La mise en place du mécanisme de résolution unique a suscité de nombreux débats et de longues négociations entre les États membres, d'abord sur les modalités de la mutualisation, définies par l'AIG, puis sur le calcul des contributions des banques, défini par des actes d'exécution et délégué. Le point de départ de cette dernière négociation était très défavorable aux banques françaises, qui étaient handicapées par cette particularité de disposer d'un montant total de passif important, assorti d'un montant total de dépôts relativement faible, en raison de la captation de l'épargne par l'épargne réglementée et l'assurance-vie. Estimé, au terme de la négociation, à un montant d'environ 15 milliards d'euros, soit un niveau proche de la contribution des banques allemandes, le montant des contributions des banques françaises reste important au regard, non seulement, de leurs faibles risques, tels que mesurés par les récents tests de résistance conduits par la Banque centrale européenne et de l'Autorité bancaire européenne, mais aussi de la faible probabilité que la résolution des établissements français puisse être utilement financée par un fonds de résolution disposant de seulement 55 milliards d'euros à horizon 2024.
Le mécanisme de résolution unique et, par conséquent, la ratification de l'accord intergouvernemental sont absolument nécessaires pour permettre la stabilité de la zone euro et garantir la solidité du paysage bancaire européen.

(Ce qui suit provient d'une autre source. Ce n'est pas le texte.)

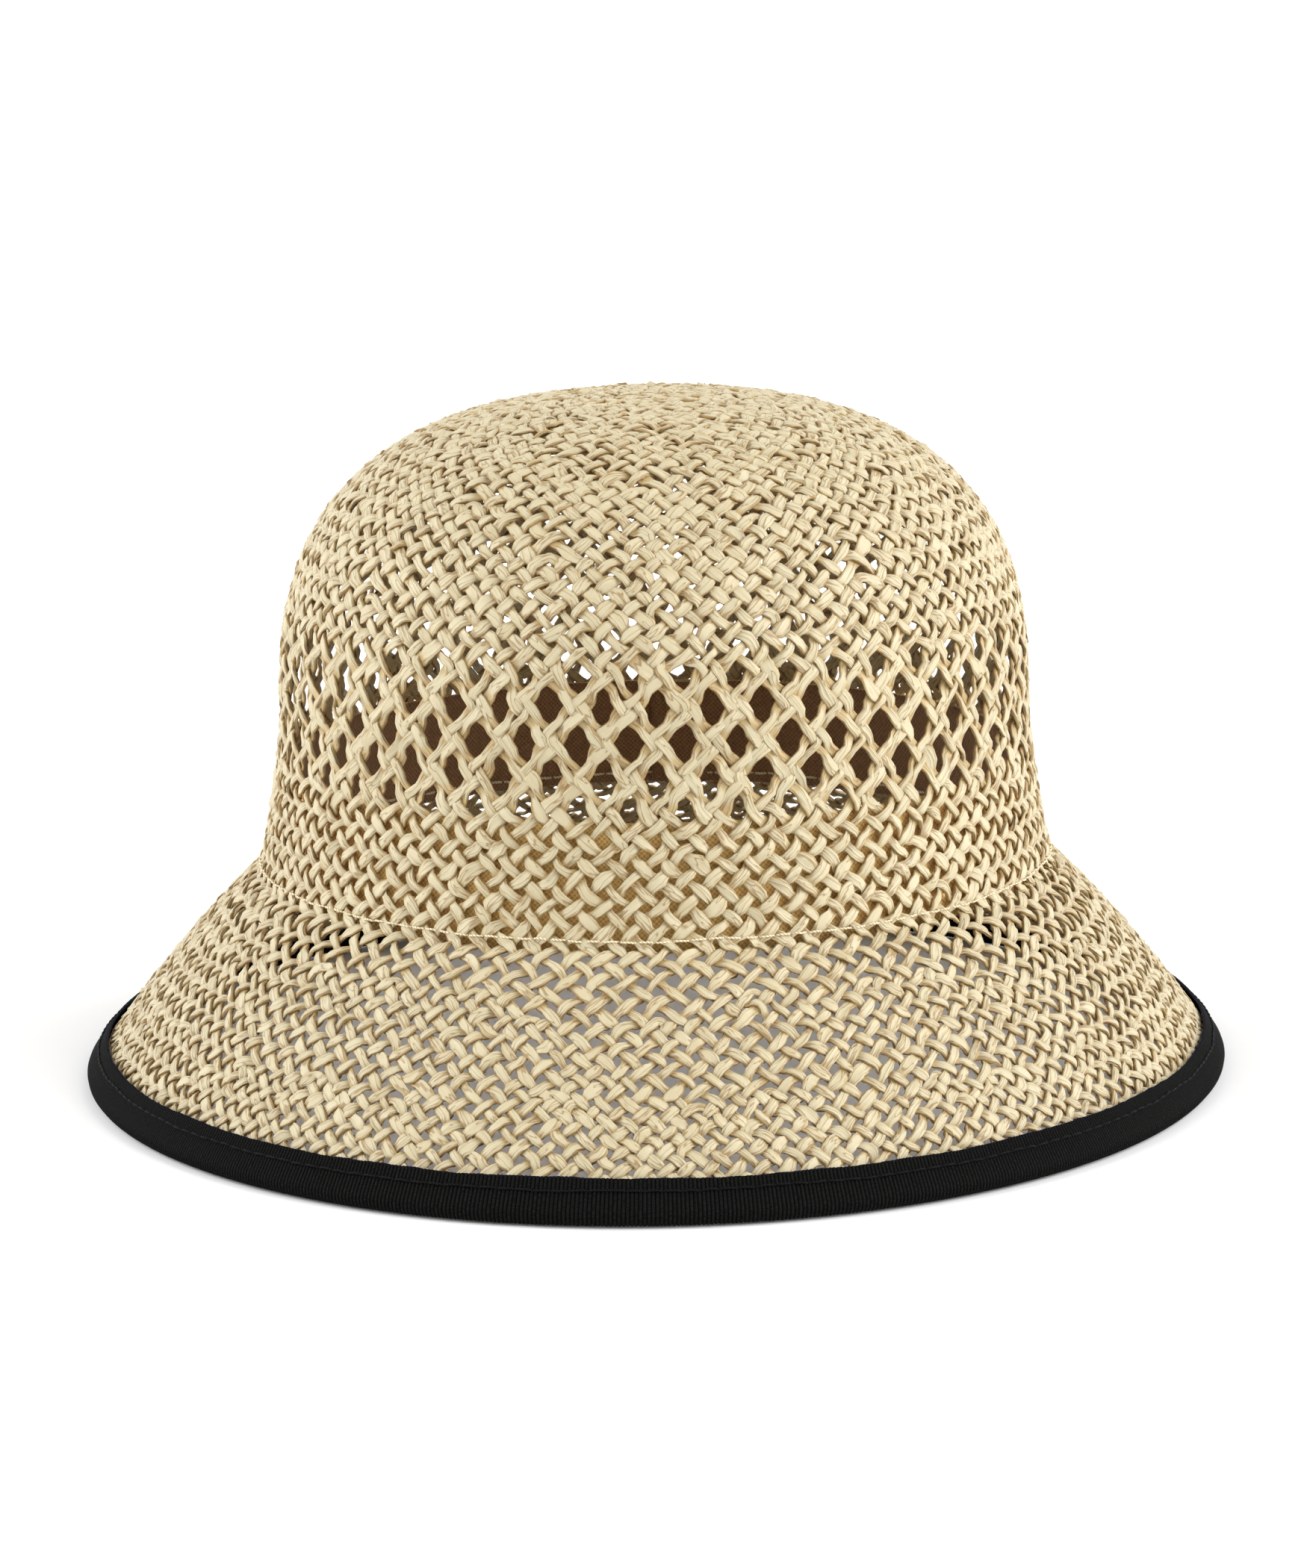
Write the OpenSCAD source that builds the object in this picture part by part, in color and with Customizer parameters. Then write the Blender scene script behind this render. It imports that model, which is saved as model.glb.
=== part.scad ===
// Straw sun hat: a woven hood with an openwork band, a bell-shaped brim bound in ribbon,
// a hat wire inside the binding and a webbing sweatband at the head line.
// The front of the hat faces -Y. It stands on the binding at z = 0.

/* [Head line] */
// Width of the hood at the head line, at the middle of the straw
head_w = 168.4; // [160:0.2:176]
// Length of the hood at the head line, at the middle of the straw
head_l = 200.4; // [192:0.2:208]

/* [Crown] */
// Height of the tip above the head line, at the middle of the straw
crown_h = 99; // [96:1:108]
// Width of the crown where its wall starts to round over
wall_w = 158; // [154:0.5:164]
// Height of that place above the head line
wall_h = 34; // [28:1:38]
// How quickly the wall draws in above the head line, where 1 is a plain cone
wall_flare = 1.4; // [1.2:0.1:2]
// How square the crown's shoulder is, where 2 is an ellipse
shoulder = 2.6; // [2.2:0.1:3.2]

/* [Lattice band] */
// Height of the band's lower edge above the head line
lattice_z = 18; // [14:1:20]
// Number of rows of openings
lattice_rows = 5; // [3:1:5]
// Distance between two rows
row_pitch = 7; // [6:0.5:7.5]
// Number of openings in one row
holes_per_row = 48; // [40:2:52]
// Width of an opening, as a share of its cell
hole_w_share = 0.5; // [0.3:0.05:0.6]
// Height of an opening, as a share of its cell
hole_h_share = 0.68; // [0.5:0.02:0.74]
// Size of the openings in the first and last rows, as a share of the others
end_hole_share = 0.6; // [0.4:0.05:1]

/* [Brim] */
// Width of the whole brim, over the binding
brim_w = 244; // [236:1:256]
// Length of the whole brim, over the binding
brim_l = 282; // [272:1:292]
// Height of the head line above the surface that the hat stands on
brim_drop = 44; // [40:1:50]
// How bell-shaped the brim is, where 0 is a plain cone
brim_bell = 0.2; // [0:0.05:0.3]

/* [Straw] */
// Thickness of the weave
straw_t = 2.6; // [2:0.1:3]

/* [Binding] */
// Thickness of the ribbon
ribbon_t = 0.6; // [0.4:0.1:0.8]
// Width of the ribbon on each face of the brim
ribbon_leg = 6.5; // [5:0.5:9]
// Diameter of the hat wire
wire_d = 1.2; // [1:0.1:1.4]
// Distance of the stitches from the ribbon's upper edge
binding_seam = 2.5; // [1.5:0.5:3.5]

/* [Sweatband] */
// Height of the band above the head line
band_h = 24; // [20:1:28]
// Thickness of the webbing
band_t = 1.2; // [0.8:0.1:1.6]
// Height of the stitches above the head line
band_seam = 1.5; // [1:0.5:3]

/* [Thread] */
// Diameter of the sewing thread
thread_d = 0.8; // [0.5:0.1:1]

/* [Hidden] */

segs = 2 * holes_per_row;
dome_steps = 8;
base_steps = 2;
brim_steps = 4;
arc_steps = 4;
wire_sides = 6;
thread_sides = 4;
slack = 0.15;
wire_room = 1;
joiner_len = 12;
joiner_wall = 0.3;
joiner_slack = 0.2;

head_r = head_w / 2;
wall_r = wall_w / 2;
length_ratio = head_l / head_w;
fold_r = straw_t / 2 + slack + ribbon_t;
edge_r = brim_w / 2 - fold_r;
edge_half_l = brim_l / 2 - fold_r;
lattice_top = lattice_z + (lattice_rows + 1) * row_pitch;
brim_slant = norm(brim_line(1) - brim_line(0));
leg_start = 1 - ribbon_leg / brim_slant;
straw_end = 1 - wire_room / brim_slant;
seam_start = leg_start + binding_seam / brim_slant;

// Half the oval's length for half its width r: in proportion on the crown, then out to the brim's edge
function half_l(r) =
    r <= head_r ? r * length_ratio
    : head_l / 2 + (r - head_r) * (edge_half_l - head_l / 2) / (edge_r - head_r);

// The point of profile point p at step k of the turn round the oval
function around(p, k) =
    let (a = 360 * k / segs) [p[0] * cos(a), half_l(p[0]) * sin(a), p[1]];

// Half the crown's width at height h above the head line
function crown_r(h) =
    h < wall_h ? wall_r + (head_r - wall_r) * pow(1 - h / wall_h, wall_flare)
    : wall_r * pow(1 - pow((h - wall_h) / (crown_h - wall_h), shoulder), 1 / shoulder);

function crown_line(h) = [crown_r(h), brim_drop + h];

// The crown's rounded part by angle, from 0 at the wall to 90 at the tip
function dome_line(a) =
    [wall_r * pow(cos(a), 2 / shoulder),
     brim_drop + wall_h + (crown_h - wall_h) * pow(sin(a), 2 / shoulder)];

// The brim from 0 at the head line to 1 at the wire
function brim_line(t) =
    [head_r + (edge_r - head_r) * t,
     brim_drop + (fold_r - brim_drop) * (t - brim_bell * t * (1 - t))];

// Profile points moved a distance d out of the hood
function moved_out(line, d) =
    [for (i = [0:len(line) - 1])
        let (step = line[min(i + 1, len(line) - 1)] - line[max(i - 1, 0)], u = step / norm(step))
        line[i] + d * [-u[1], u[0]]];

function part_of(list, first, last) = [for (i = [first:last]) list[i]];
function reversed(list) = [for (i = [len(list) - 1:-1:0]) list[i]];

// The hood's profile from the tip to the brim's cut edge, in zones that share their end points
dome_start = asin(pow((lattice_top - wall_h) / (crown_h - wall_h), shoulder / 2));
dome_part = [for (i = [0:dome_steps - 1]) dome_line(90 - (90 - dome_start) * i / dome_steps)];
lattice_part = [for (j = [0:lattice_rows + 1]) crown_line(lattice_top - j * row_pitch)];
base_part = [for (i = [1:base_steps]) crown_line(lattice_z * (1 - i / base_steps))];
brim_part = concat(
    [for (i = [1:brim_steps]) brim_line(leg_start * i / brim_steps)], [brim_line(straw_end)]);
middle = concat(dome_part, lattice_part, base_part, brim_part);
outside = moved_out(middle, straw_t / 2);
inside = moved_out(middle, -straw_t / 2);
dome_end = dome_steps;
lattice_end = dome_end + lattice_rows + 1;
base_end = lattice_end + base_steps;
brim_end = len(middle) - 1;

// A closed profile taken once round the oval
module oval_ring(profile) {
    n = len(profile);
    points = [for (k = [0:segs - 1]) for (p = profile) around(p, k)];
    faces = [for (k = [0:segs - 1]) for (i = [0:n - 1])
        let (a = k * n + i, b = k * n + (i + 1) % n,
             c = ((k + 1) % segs) * n + i, d = ((k + 1) % segs) * n + (i + 1) % n)
        each [[a, c, b], [b, c, d]]];
    polyhedron(points, faces);
}

// A zone of the hood that is a ring with plain walls
module hood_ring(first, last) {
    oval_ring(concat(part_of(outside, first, last), reversed(part_of(inside, first, last))));
}

// A round section of diameter d, at profile point c, taken once round the oval
module oval_rod(c, d, sides) {
    oval_ring([for (i = [0:sides - 1]) c + d / 2 * [cos(-360 * i / sides), sin(-360 * i / sides)]]);
}

module crown_top() {
    profile = concat(part_of(outside, 1, dome_end), reversed(part_of(inside, 1, dome_end)));
    n = len(profile);
    top_pole = segs * n;
    under_pole = segs * n + 1;
    points = concat(
        [for (k = [0:segs - 1]) for (p = profile) around(p, k)],
        [around(outside[0], 0), around(inside[0], 0)]);
    walls = [for (k = [0:segs - 1]) for (i = [0:n - 2])
        let (a = k * n + i, c = ((k + 1) % segs) * n + i)
        each [[a, c, a + 1], [a + 1, c, c + 1]]];
    poles = [for (k = [0:segs - 1])
        let (a = k * n, c = ((k + 1) % segs) * n)
        each [[top_pole, c, a], [under_pole, a + n - 1, c + n - 1]]];
    color("wheat") polyhedron(points, concat(walls, poles));
}

// The openwork: a net of diamond cells in staggered rows, each with an elongated opening.
// The half cells along both edges are closed.
module lattice_band() {
    levels = lattice_rows + 2;
    outer_line = part_of(outside, dome_end, lattice_end);
    inner_line = part_of(inside, dome_end, lattice_end);
    hole_sides = 6;
    net = levels * segs;
    half = net + lattice_rows * holes_per_row * hole_sides;

    // The point part way from cell centre (level j, step k) by x steps and y levels
    function net_point(line, j, k, x, y) =
        let (p = line[j], q = line[j + (y < 0 ? -1 : 1)]) around(p + abs(y) * (q - p), k + x);
    function hole_points(line) =
        [for (j = [1:lattice_rows]) for (i = [0:holes_per_row - 1])
            let (size = (j == 1 || j == lattice_rows) ? end_hole_share : 1,
                 w = hole_w_share * size, h = hole_h_share * size, s = h - w * 0.75)
            for (c = [[0, -h], [w, -s], [w, s], [0, h], [-w, s], [-w, -s]])
                net_point(line, j, 2 * i + j % 2, c[0], c[1])];
    function knot(j, k) = j * segs + (k + segs) % segs;
    function rim(j, i, c) = net + ((j - 1) * holes_per_row + i) * hole_sides + c % hole_sides;
    function cell(j, i) =
        let (k = 2 * i + j % 2, up = knot(j - 1, k), right = knot(j, k + 1),
             down = knot(j + 1, k), left = knot(j, k - 1), h = [for (c = [0:5]) rim(j, i, c)])
        [[up, h[0], h[1]], [up, h[1], right], [right, h[1], h[2]], [right, h[2], h[3]],
         [right, h[3], down], [down, h[3], h[4]], [down, h[4], left], [left, h[4], h[5]],
         [left, h[5], h[0]], [left, h[0], up]];
    function edge_cells() =
        [for (i = [0:holes_per_row - 1])
            let (k = 2 * i, m = 2 * i + (levels - 1) % 2)
            each [[knot(0, k - 1), knot(1, k), knot(0, k)],
                  [knot(0, k), knot(1, k), knot(0, k + 1)],
                  [knot(levels - 1, m - 1), knot(levels - 1, m), knot(levels - 2, m)],
                  [knot(levels - 1, m), knot(levels - 1, m + 1), knot(levels - 2, m)]]];
    face = concat(
        [for (j = [1:lattice_rows]) for (i = [0:holes_per_row - 1]) each cell(j, i)],
        edge_cells());
    other_face = [for (f = face) [f[0] + half, f[2] + half, f[1] + half]];
    hole_walls = [for (j = [1:lattice_rows]) for (i = [0:holes_per_row - 1])
        for (c = [0:hole_sides - 1])
            let (a = rim(j, i, c), b = rim(j, i, c + 1))
            each [[a, a + half, b], [b, a + half, b + half]]];
    edge_walls = [for (k = [0:segs - 1])
        let (a = knot(0, k), b = knot(0, k + 1),
             c = knot(levels - 1, k), d = knot(levels - 1, k + 1))
        each [[a, b, a + half], [b, b + half, a + half], [c, c + half, d], [d, c + half, d + half]]];
    function surface_points(line) =
        concat([for (p = line) for (k = [0:segs - 1]) around(p, k)], hole_points(line));
    color("burlywood")
        polyhedron(concat(surface_points(outer_line), surface_points(inner_line)),
                   concat(face, other_face, hole_walls, edge_walls));
}

module crown_base() {
    color("wheat") hood_ring(lattice_end, base_end);
}

module brim() {
    color("wheat") hood_ring(base_end, brim_end);
}

module sweatband() {
    heights = [band_h, lattice_z, lattice_z / 2, 0];
    line = concat([for (h = heights) crown_line(h)], [crown_line(0) - [0, band_seam]]);
    back = moved_out(line, -straw_t / 2 - 2 * slack);
    front = moved_out(line, -straw_t / 2 - 2 * slack - band_t);
    color("tan") oval_ring(concat(back, reversed(front)));
}

// A row of stitches that lies on a face, d out of the middle of the straw
module thread_ring(line, d) {
    oval_rod(moved_out(line, d)[1], thread_d, thread_sides);
}

module sweatband_needle_thread() {
    line = [crown_line(2 * band_seam), crown_line(band_seam), crown_line(0)];
    color("ivory") thread_ring(line, straw_t / 2 + thread_d / 2 + slack);
}

module sweatband_bobbin_thread() {
    line = [crown_line(2 * band_seam), crown_line(band_seam), crown_line(0)];
    color("ivory") thread_ring(line, -straw_t / 2 - 3 * slack - band_t - thread_d / 2);
}

module edge_binding() {
    leg = [brim_line(leg_start), brim_line(1)];
    along = (leg[1] - leg[0]) / norm(leg[1] - leg[0]);
    across = [-along[1], along[0]];
    function fold(r) =
        [for (i = [1:arc_steps - 1])
            leg[1] + r * (cos(180 * i / arc_steps) * across + sin(180 * i / arc_steps) * along)];
    function wrap(r) = concat(moved_out(leg, r), fold(r), reversed(moved_out(leg, -r)));
    color("dimgray") oval_ring(concat(wrap(fold_r), reversed(wrap(fold_r - ribbon_t))));
}

module binding_needle_thread() {
    line = [brim_line(leg_start), brim_line(seam_start), brim_line(1)];
    color("black") thread_ring(line, fold_r + thread_d / 2 + slack);
}

module binding_bobbin_thread() {
    line = [brim_line(leg_start), brim_line(seam_start), brim_line(1)];
    color("black") thread_ring(line, -fold_r - thread_d / 2 - slack);
}

module brim_wire() {
    color("silver") oval_rod(brim_line(1), wire_d, wire_sides);
}

// The sleeve over the wire's two ends, at the back of the hat
module wire_joiner() {
    bore_r = wire_d / 2 + joiner_slack;
    color("gray") translate([0, edge_half_l, fold_r]) rotate([0, 90, 0]) difference() {
        cylinder(h = joiner_len, r = bore_r + joiner_wall, center = true, $fn = 48);
        cylinder(h = joiner_len + 1, r = bore_r, center = true, $fn = 48);
    }
}

crown_top();
lattice_band();
crown_base();
brim();
sweatband();
sweatband_needle_thread();
sweatband_bobbin_thread();
edge_binding();
binding_needle_thread();
binding_bobbin_thread();
brim_wire();
wire_joiner();
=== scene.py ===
"""Straw sun hat: a hood woven from paper strands, with an openwork band, a bound brim and a sweatband.

Metres, +Z up, the front of the hat faces -Y. The hood's surface is an oval turned round a profile, and a
place on it is given by the angle round the oval and the distance s along the profile from the tip.
"""
import math

import bpy
import numpy as np
from mathutils import Matrix, Vector


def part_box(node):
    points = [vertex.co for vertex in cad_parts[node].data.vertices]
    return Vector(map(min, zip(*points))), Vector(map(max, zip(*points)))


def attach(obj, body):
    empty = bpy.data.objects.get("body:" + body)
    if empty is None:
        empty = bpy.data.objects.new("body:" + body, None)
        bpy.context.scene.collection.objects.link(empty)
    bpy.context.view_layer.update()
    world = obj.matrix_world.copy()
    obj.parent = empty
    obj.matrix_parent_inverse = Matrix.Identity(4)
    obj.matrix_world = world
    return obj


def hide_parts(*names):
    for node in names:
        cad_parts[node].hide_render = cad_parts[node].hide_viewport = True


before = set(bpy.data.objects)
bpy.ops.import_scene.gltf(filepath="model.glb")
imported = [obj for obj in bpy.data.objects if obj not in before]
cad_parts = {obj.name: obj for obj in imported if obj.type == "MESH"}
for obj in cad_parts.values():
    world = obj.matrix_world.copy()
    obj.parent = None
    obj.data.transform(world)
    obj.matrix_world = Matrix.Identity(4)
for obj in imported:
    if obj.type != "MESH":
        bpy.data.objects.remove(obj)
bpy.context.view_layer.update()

MM = 0.001
TAU = 2 * math.pi
rng = np.random.default_rng(57)

# Camera, at the photo's viewing angle
CAMERA_DISTANCE = 0.900
CAMERA_ELEVATION = math.radians(9.25)
CAMERA_AZIMUTH = math.radians(6.2)
CAMERA_ROLL = math.radians(0.49)
CAMERA_LENS = 96.2
CAMERA_AIM = (0, 0, 0.070)
CAMERA_SHIFT_X = -0.0016
CAMERA_SHIFT_Y = -0.0328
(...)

Pour autant, la vigilance du Parlement français s'impose afin de s'assurer que cette stabilité et cette solidité ne se fassent pas au détriment du financement de l'économie française par les banques françaises .
Souscrivant à l'objectif d'organiser une gestion commune des crises bancaires au sein de la zone euro et d'en mutualiser, quoique progressivement, le financement au travers d'un fonds de résolution unique, votre commission des finances vous propose donc d'adopter le présent projet de loi . Elle l'a cependant complété d'un article additionnel visant à prévoir que le Parlement est annuellement informé des conditions de mise en place de ce dispositif ainsi que de celui de garantie des dépôts, afin de mesurer précisément les conséquences de ces règles européennes sur le bilan des banques françaises et le financement des entreprises.
* 1 Déclaration finale du sommet du G 20 à Pittsburgh, 24 et 25 septembre 2009.